Which brings me to the fifteen minute ballet in the middle of the film. It is beautiful (and brief). The dancing is fabulous, it looks beautiful and the music is amazing. No one should fast forward this masterpiece of filmed ballet. It is cinematic, not (as filmed ballet usually is) procenium stage bound. It is a modern ballet, choreographed by Robert Helpmann and Leonide Massine and is a story, perhaps even a mirror, within and of the film.

The Red Shoes combines every one of it's elements into a perfect whole. Some elements are a bit lacking, the story is very simple and given another context a bit soap opera like, but combined with the visuals, the music, the characters and the human comedy-tragedy, it is a beautiful complete film and one that will keep improving with age.


Reviewed by Hermit C-2 10 / 10

(Top 10 pick) A superior film.

I first heard of "The Red Shoes" when I read the liner notes to an album by the jazz/fusion group Weather Report, called "Tale Spinnin'". Therein it said that saxophonist Wayne Shorter had seen the film a few dozen times.

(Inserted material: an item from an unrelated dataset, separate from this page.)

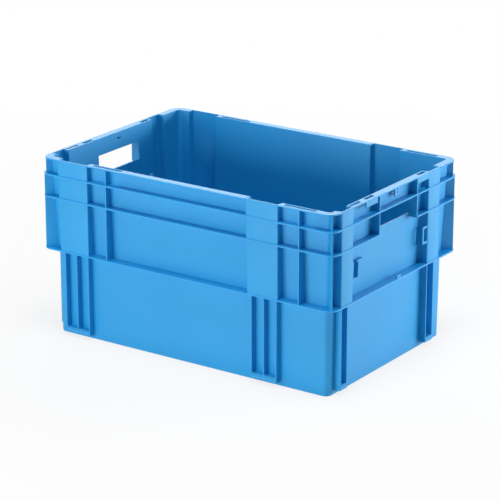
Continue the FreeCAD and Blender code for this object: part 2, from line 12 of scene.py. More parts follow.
# %% Load the frame
import bpy
import bmesh
import math
import numpy as np
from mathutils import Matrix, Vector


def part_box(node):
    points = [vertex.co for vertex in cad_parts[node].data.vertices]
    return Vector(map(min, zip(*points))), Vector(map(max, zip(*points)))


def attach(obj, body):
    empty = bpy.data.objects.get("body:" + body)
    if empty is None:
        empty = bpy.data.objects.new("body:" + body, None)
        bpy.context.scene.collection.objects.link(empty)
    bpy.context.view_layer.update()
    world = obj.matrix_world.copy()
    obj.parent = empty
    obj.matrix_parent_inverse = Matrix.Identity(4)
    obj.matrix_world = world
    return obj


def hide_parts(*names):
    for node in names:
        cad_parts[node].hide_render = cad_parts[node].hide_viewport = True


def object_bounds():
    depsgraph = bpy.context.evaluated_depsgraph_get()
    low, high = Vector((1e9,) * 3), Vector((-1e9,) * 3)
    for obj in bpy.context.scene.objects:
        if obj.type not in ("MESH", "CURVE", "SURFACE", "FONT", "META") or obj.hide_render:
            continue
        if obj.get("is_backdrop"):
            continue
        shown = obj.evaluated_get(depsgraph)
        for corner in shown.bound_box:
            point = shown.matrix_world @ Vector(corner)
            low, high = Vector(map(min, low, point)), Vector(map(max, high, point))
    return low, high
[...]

Intrigued, I watched it when I noticed it in the TV listings. What a discovery!

With its focus on the tangle of lives of a ballerina, a composer, and a dictatorial impresario who uses them both, the story may have elements of a soap opera, but it's a superior soap opera. What appealed to Shorter, I'm sure, is the film's depiction of the artists' creative process. It may have been done better elsewhere, but I haven't seen it. Besides that, it's beautifully directed, beautifully photographed and sumptuous to look at throughout. The surreal title ballet is performed in a segment that is stunning, and I'm not just using that word as a cliche.

Anton Walbrook stands out as Lermontov, leader of the ballet troupe. There are many real-life artists from the ballet world in the film, including Leonide Massine and Robert Helpmann. Massine is particularly effective.

Don't be put off by the notion that this is some effete art film; it's high quality AND accessible. Anyone who enjoys art (especially ballet), romance or just plain good moviemaking owes it to themselves to see it.